Look through the material below. Copy each line that contains the string "scene".

****

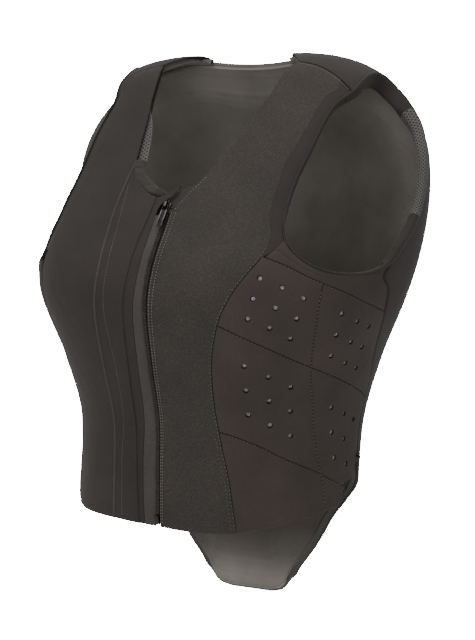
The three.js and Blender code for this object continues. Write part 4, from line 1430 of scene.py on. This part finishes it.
for index, (line, low, high) in enumerate(((row_one, 36, 83), (row_two, 26, 95),
                                           (row_three, 28, 79))):
    # the right side's rows are seen only from further round
    for suffix, sign, first in (("left", 1, low), ("right", -1, max(low, 51))):
        sweep = run(first, high)
        rows_of_stitches.append((f"row_stitch_{suffix}_{index}", sign * sweep,
                                 line(sweep) - 0.0015, 0.1, DARK_THREAD, 3.5, 1.6, 0.8))
total = sum(stitch_row(*row) for row in rows_of_stitches)
print("Stitches:", total)

# %% [markdown]
# Under the seams a lining closes the gaps between pads and panels, so no light comes
# through them. It is a thin sheet of cloth just inside the pads, cut a little narrower than
# the side it covers. Its near-black colour is painted shade seen through the gaps.

# %% Side linings


def side_lining(name, edges):
    piece, *_ = surface_grid(name, edges, 60, 80, -PAD + 0.3, roll=0.3)
    mesh = piece.data
    points = read_points(mesh)
    thicken(piece, 0.8)
    # near-black cloth: painted shade seen through the seam gaps
    finish_piece(piece, GAP_SHADE_CLOTH)


side_edges = {
    "start": 55,
    "left": lambda along: left_outer(np.minimum(along, 0.52)) - 1.5,
    "right": lambda along: np.minimum(rear_seam(along), 97) + 1.0,
    "bottom": lambda angle: np.where(angle < 79, hem(angle), middle_low(angle)) + 0.012,
    "top": lambda angle: underarm_top(angle) - 0.012,
}
side_lining("side_lining_left", side_edges)
side_lining("side_lining_right", mirrored({
    **side_edges,
    "left": lambda along: -right_outer(np.minimum(along, 0.5)) - 1.5,
}))
print("Pieces so far:", len(made))

# %% [markdown]
# The camera stands where the photograph was taken: about 31 degrees round to the wearer's
# left, slightly above, and near enough for some perspective. The light is soft and even,
# over a pale floor.

# %% Camera, floor and light
AIM = Vector((0.0, -33 * MM, (190 - 430 + SEAT_DROP) * MM))
AZIMUTH, ELEVATION, DISTANCE = math.radians(31.5), math.radians(4.75), 1.752
PHOTO_HEIGHT = 640     # pixels
PIXELS_PER_MM = 1.05   # in the photo, at the middle of the vest
away = Vector((math.sin(AZIMUTH) * math.cos(ELEVATION),
               -math.cos(AZIMUTH) * math.cos(ELEVATION), math.sin(ELEVATION)))
camera_data = bpy.data.cameras.new("camera")
camera = bpy.data.objects.new("camera", camera_data)
bpy.context.collection.objects.link(camera)
camera.location = AIM + away * DISTANCE
camera.rotation_euler = away.to_track_quat("Z", "Y").to_euler()
camera_data.sensor_width = 36
camera_data.lens = PIXELS_PER_MM * DISTANCE / MM * 36 / PHOTO_HEIGHT
camera_data.shift_x = 9.9 / PHOTO_HEIGHT
camera_data.shift_y = -13.8 / PHOTO_HEIGHT
bpy.context.scene.camera = camera

deselect()
bpy.ops.mesh.primitive_plane_add(size=30, location=(0, 6, -0.62))
floor = bpy.context.object
floor.name = "studio_floor"
floor_paint = plain_material("floor_paint", (0.9, 0.9, 0.9), (0.92, 0.92, 0.92), 0.9, scale=3)
paint = floor_paint.node_tree
glow = paint.nodes["Principled BSDF"]
glow.inputs["Emission Color"].default_value = (1, 1, 1, 1)
watched = add_node(paint, "ShaderNodeLightPath", (-600, -400))
shine = add_node(paint, "ShaderNodeMapRange", (-300, -400))
shine.inputs["To Min"].default_value = 0.1
shine.inputs["To Max"].default_value = 40.0
paint.links.new(watched.outputs["Is Camera Ray"], shine.inputs["Value"])
paint.links.new(shine.outputs["Result"], glow.inputs["Emission Strength"])
floor.data.materials.append(floor_paint)

world = bpy.context.scene.world or bpy.data.worlds.new("studio")
bpy.context.scene.world = world
world.use_nodes = True
sky = world.node_tree
sky.nodes["Background"].inputs["Color"].default_value = (1, 1, 1, 1)
seen = add_node(sky, "ShaderNodeLightPath", (-500, 200))
level = add_node(sky, "ShaderNodeMapRange", (-250, 100))
level.inputs["To Min"].default_value = 0.42
level.inputs["To Max"].default_value = 40.0
sky.links.new(seen.outputs["Is Camera Ray"], level.inputs["Value"])
sky.links.new(level.outputs["Result"], sky.nodes["Background"].inputs["Strength"])


def soft_light(name, location, size, power):
    data = bpy.data.lights.new(name, "AREA")
    data.size = size
    data.energy = power
    light = bpy.data.objects.new(name, data)
    bpy.context.collection.objects.link(light)
    light.location = location
    aim = Vector(location) - AIM
    light.rotation_euler = aim.to_track_quat("Z", "Y").to_euler()


soft_light("top", (0.1, -0.5, 1.7), 1.6, 34)
soft_light("front", (0.5, -2.4, 0.5), 1.8, 16)
soft_light("rim", (-0.5, 1.9, 1.5), 1.4, 8)
print("Camera at", tuple(round(v, 3) for v in camera.location))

****

◆ **Solution to the exercise**:
The three.js and Blender code for this object continues. Write part 4, from line 1430 of scene.py on. This part finishes it.
bpy.context.scene.camera = camera
world = bpy.context.scene.world or bpy.data.worlds.new("studio")
bpy.context.scene.world = world